The 2008 Subway Fresh Fit 500 was the eighth race for the NASCAR Sprint Cup season and ran on Saturday, April 12 at Phoenix International Raceway for 312 laps in Avondale, Arizona. The race was broadcast on television by Fox starting at 8:53 PM US EDT, and broadcast via radio and Sirius Satellite Radio on the Motor Racing Network beginning at 7:45 PM US EDT.

Pre-Race News
Jeremy Mayfield was dropped as the driver of the Haas CNC Racing #70 Chevrolet and replaced by the former driver of the #70 car they own, Johnny Sauter.

Qualifying
Daytona 500 champion Ryan Newman won the pole position, the 34th of his career.  Elliott Sadler started on the outside.  Kyle Petty and John Andretti failed to qualify.

Full qualifying results 

OP: qualified via owners points

PC: qualified as past champion

PR: provisional

QR: via qualifying race

* - had to qualify on time

The race
The outcome of this race was determined largely on fuel mileage strategy.  Based on crew chief Chad Knaus' calculations, Jimmie Johnson stayed out late in the race while leaders Dale Earnhardt Jr. and Mark Martin entered their pits.  Johnson held on for the win while Clint Bowyer finished second.

Jeff Burton climbed from 39th starting position to a sixth-place finish and retained his lead in points.

Results

Yankees / Red Sox coverage
Coverage of the pre-race was interrupted when Fox switched over to cover the remaining New York Yankees-Boston Red Sox baseball game which had been delayed due to rain. Fox then switched back to the race as the cars were on the dogleg just after the start. The final two pitches of the game were shown on the cable / satellite channel FX leaving some baseball fans confused.  Fox was contractually required to show the entire race on its broadcast network.

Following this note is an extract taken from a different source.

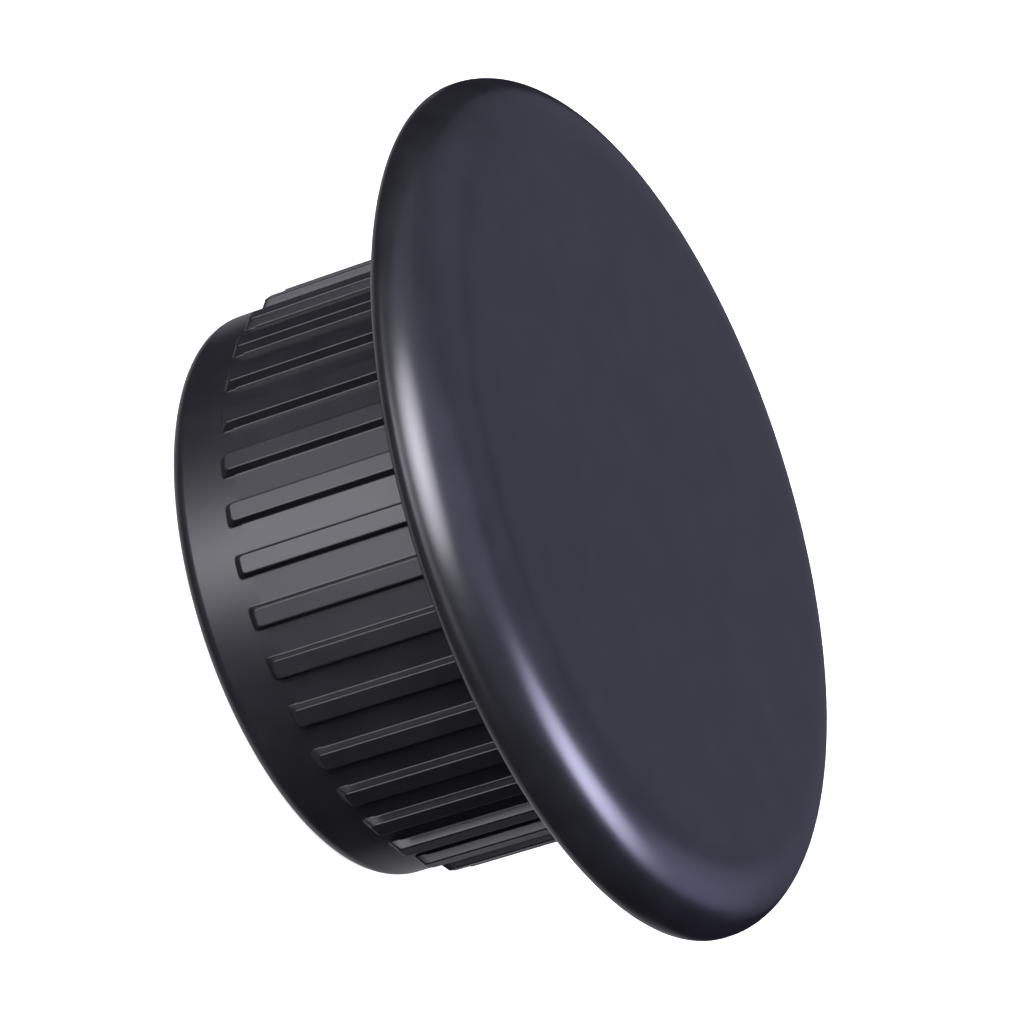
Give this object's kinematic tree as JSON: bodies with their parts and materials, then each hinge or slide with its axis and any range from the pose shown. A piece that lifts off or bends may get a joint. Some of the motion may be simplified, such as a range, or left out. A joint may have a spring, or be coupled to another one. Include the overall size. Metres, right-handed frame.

NASCAR fans were upset that the network did not show the invocation and national anthem, especially as it was realized that the game was shown on both Fox and FX, in a simulcast, for about 10 minutes.  Theoretically, the baseball game could have continued on Fox and the pre-race ceremonies would have been seen on FX, but parent company News Corporation chose not to use that option.

This is the first known occurrence in the history in American sports television that a network missed both the ending of one event (similar to the Heidi Game, except that there was an option to see the remainder of it) and the beginning of another.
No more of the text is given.